The inquiry has so far heard evidence from domestic and European economists and has also considered two of the major “what if” situations where different choices could have steered the economy on to another path.

Ireland, for example, could have followed the example of the UK and Denmark and opted out of the euro. Trinity College Dublin economist Philip Lane suggested that, if the State had continued with its own currency, the crisis would have been more acute crisis but could have been followed by a faster recovery due to national discretion in making policy. Lane described the euro system as an “important buffer” as the Central Bank’s ability to provide foreign currency liability would otherwise have been limited and risks of capital flight and large scale devaluation would have been higher.

The second “what if” arises around the 2008 bank guarantee, described by Gregory Connor (NUI Maynooth) as “a very costly error”. The lender of last resort – the ECB – was “not working properly” and, in his view, the advice provided by Central Bank to the Government was “very poor” while some of the banks’ returns to the Central Bank “may have been deliberately embellished”. His claims will be explored by the inquiry’s members over the coming months as they review the key story in our recent economic past.

Broad responsibility

Outlining his 2001 report’s findings, Finnish economist

Peter Nyberg observed that responsibility for the crisis “must be very widely allocated and any investigation should thus be wide-ranging”. He added: “Assigning blame primarily to lenders tends to ignore the fact that a bad loan also implies that the borrower’s risk assessment turned out to be wrong.”

Limits of regulation

“No regulatory system can or even should attempt to eliminate all possibility of failure,”
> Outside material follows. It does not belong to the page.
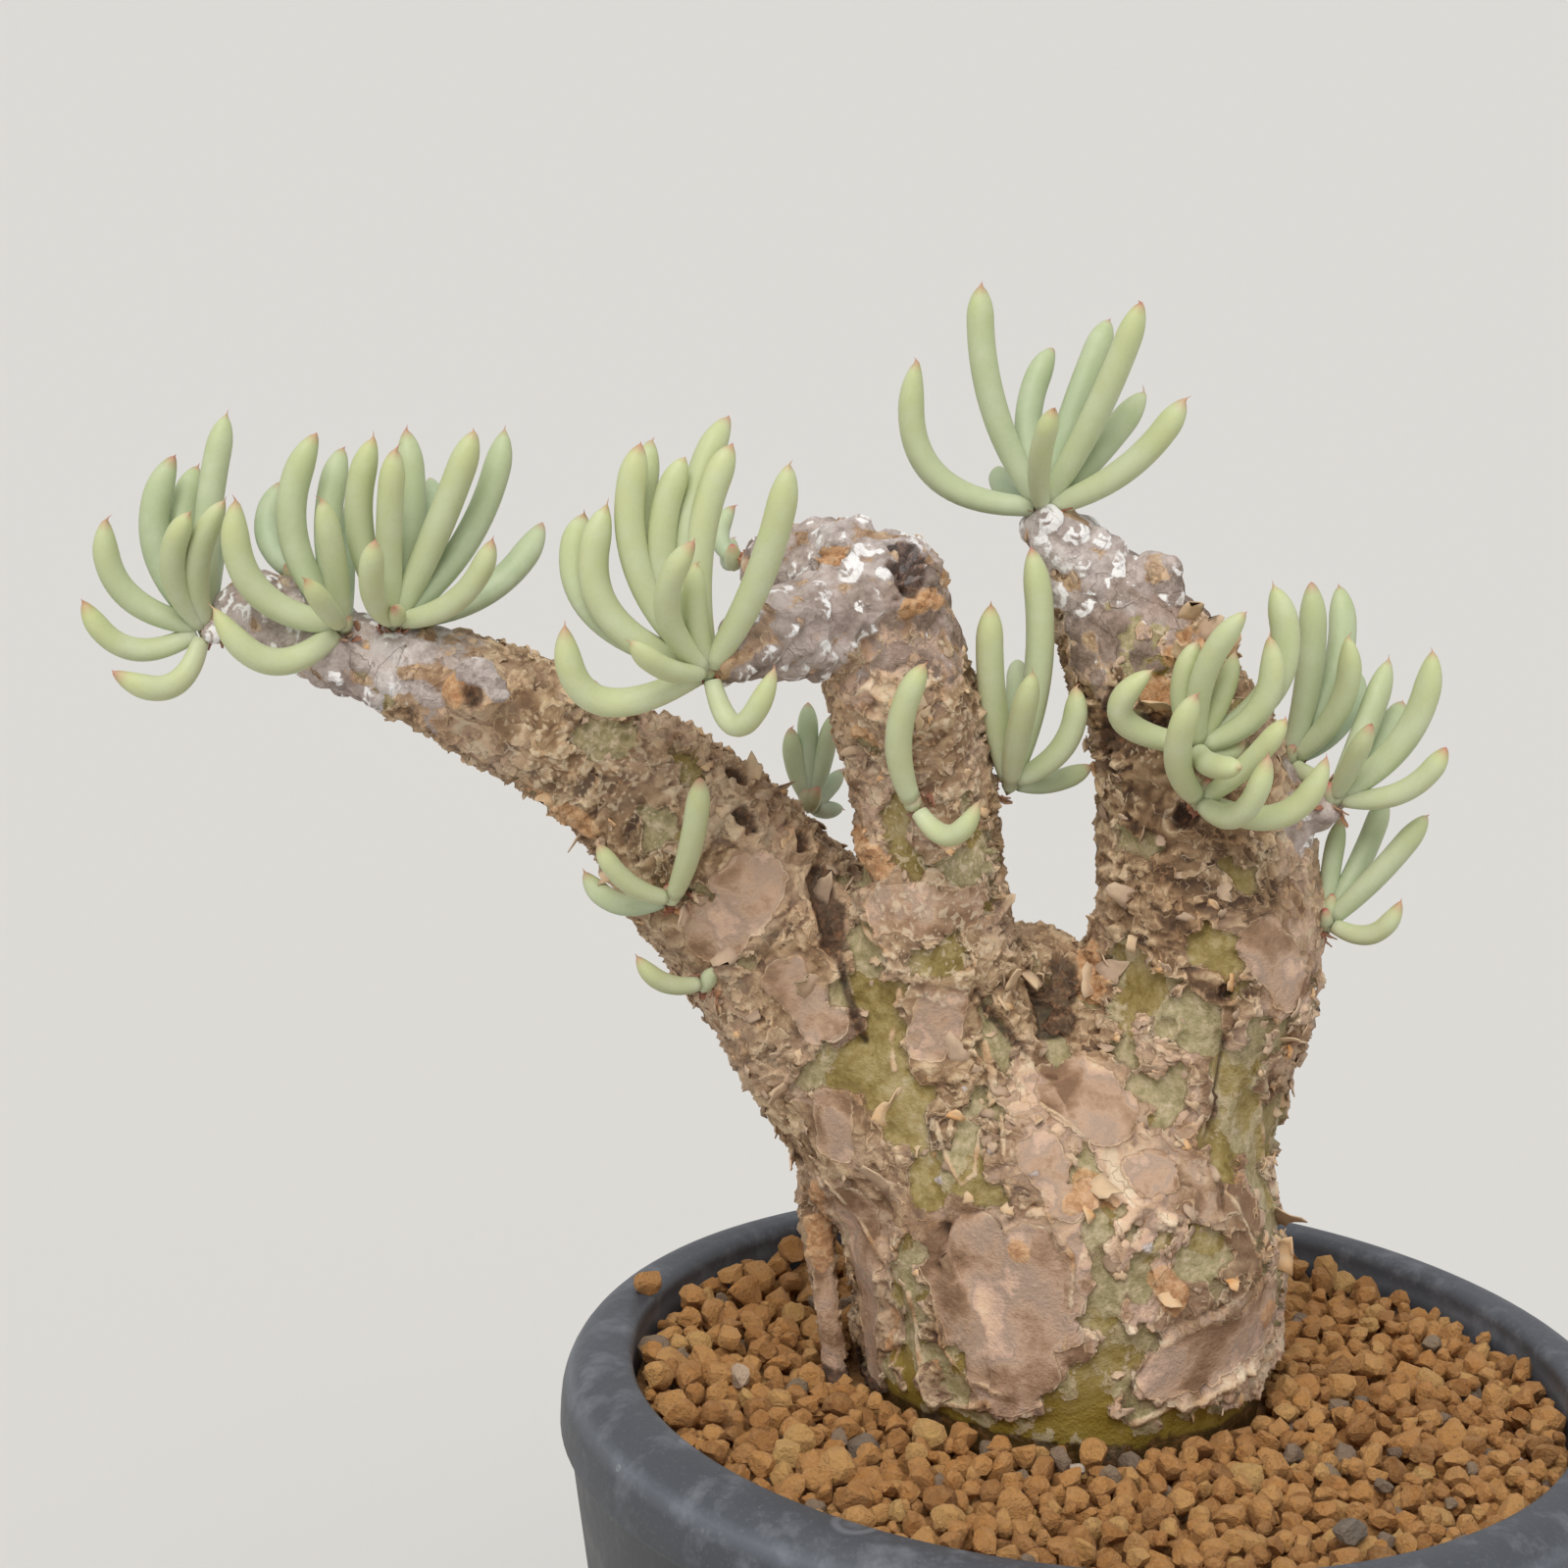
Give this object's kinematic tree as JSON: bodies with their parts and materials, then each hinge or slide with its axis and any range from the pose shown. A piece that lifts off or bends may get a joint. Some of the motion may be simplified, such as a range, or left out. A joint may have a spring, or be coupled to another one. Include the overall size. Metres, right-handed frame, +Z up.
{
  "type": "potted tylecodon pearsonii",
  "caption": "Swollen-trunked succulent with three bark-covered branches and tufts of finger-shaped leaves, growing in clay grit in a round dark pot.",
  "frame": {"origin": "centre of the pot's flat underside", "axes": "+Z up along the pot's axis, +X to the right of the front view, +Y away from the viewer of the front view"},
  "size_m": [0.1542, 0.105, 0.1936],
  "materials": {
    "pot": "matte dark slate-grey moulded plastic, dusty and lightly scuffed",
    "gravel": "rough grey-tan pumice gravel",
    "soil": "dry ochre granules of baked clay",
    "bark": "living grey-tan bark that peels in thin flakes over olive-green skin",
    "leaf": "living pale green succulent leaf with a soft satin skin"
  },
  "bodies": {
    "root": {"pot": "pot", "drainage_gravel": "gravel", "grit_soil": "soil", "caudex": "bark", "leaf_tuft_left_tip": "leaf", "leaf_tuft_left_shoot_back": "leaf", "leaf_tuft_left_middle": "leaf", "leaf_tuft_left_end": "leaf", "leaf_tuft_middle_left": "leaf", "leaf_tuft_middle_back": "leaf", "leaf_tuft_upper_right": "leaf", "leaf_tuft_middle_right": "leaf", "leaf_tuft_middle_front": "leaf", "leaf_tuft_right_front_upper": "leaf", "leaf_tuft_right_front_lower": "leaf", "leaf_tuft_right_outer": "leaf", "leaf_tuft_right_stub": "leaf", "leaf_tuft_right_low": "leaf", "leaf_tuft_left_low": "leaf", "leaf_tuft_left_single": "leaf", "leaf_tuft_back": "leaf"}
  },
  "joints": []
}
Patrick Holohan commented. The Central Bank Governor added that regulation and supervision must be able to change with a “constantly changing” financial industry. Holohan sees the more assertive current system as striking the right balance.

Lack of oversight

“Weak financial supervision and bank governance combined with official policies to leave the economy vulnerable to a deep crisis,” European Stability Mechanism Managing Director Klaus Regling stated. The true burden of responsibility was “quite broad” and “it seems no-one was really in charge to prevent such a bubble from emerging over the previous four to five years.”

White collar crime

William Black is a white collar criminologist at the University of Missouri-Kansas City. “There is nothing a nation does in the domestic sphere that is more expensive than ineffective regulation,” he stated. Bank regulators need to “act vigorously and promptly” to stop the growth of toxic loans as well as “indefensible” loan underwriting and deceptive selling.

New EU policy tools

Mario Nava, the policy lead on financial supervision for the European Commission, outlined the impact of the EU’s banking reforms the 2006 Capital Requirements Directive to the ECB taking on responsibility to supervise the euro zone’s 120 largest banking groups. If properly enforced, Nava expects the reforms to provide “a more robust set of tools, making future crises less likely and, if nevertheless they were to happen, less costly.”

Better understanding

As Director-General for Economic and Financial Affairs, Marco Buti has overseen the European Commission’s response to the crisis since 2008. Reflecting on its causes, he notes that even if the Commission could have anticipated the end of the boom, it would have had no legal tools to ask Ireland to correct the problems involved. The main constraint, was its “limited understanding of what can really endanger macroeconomic stability”.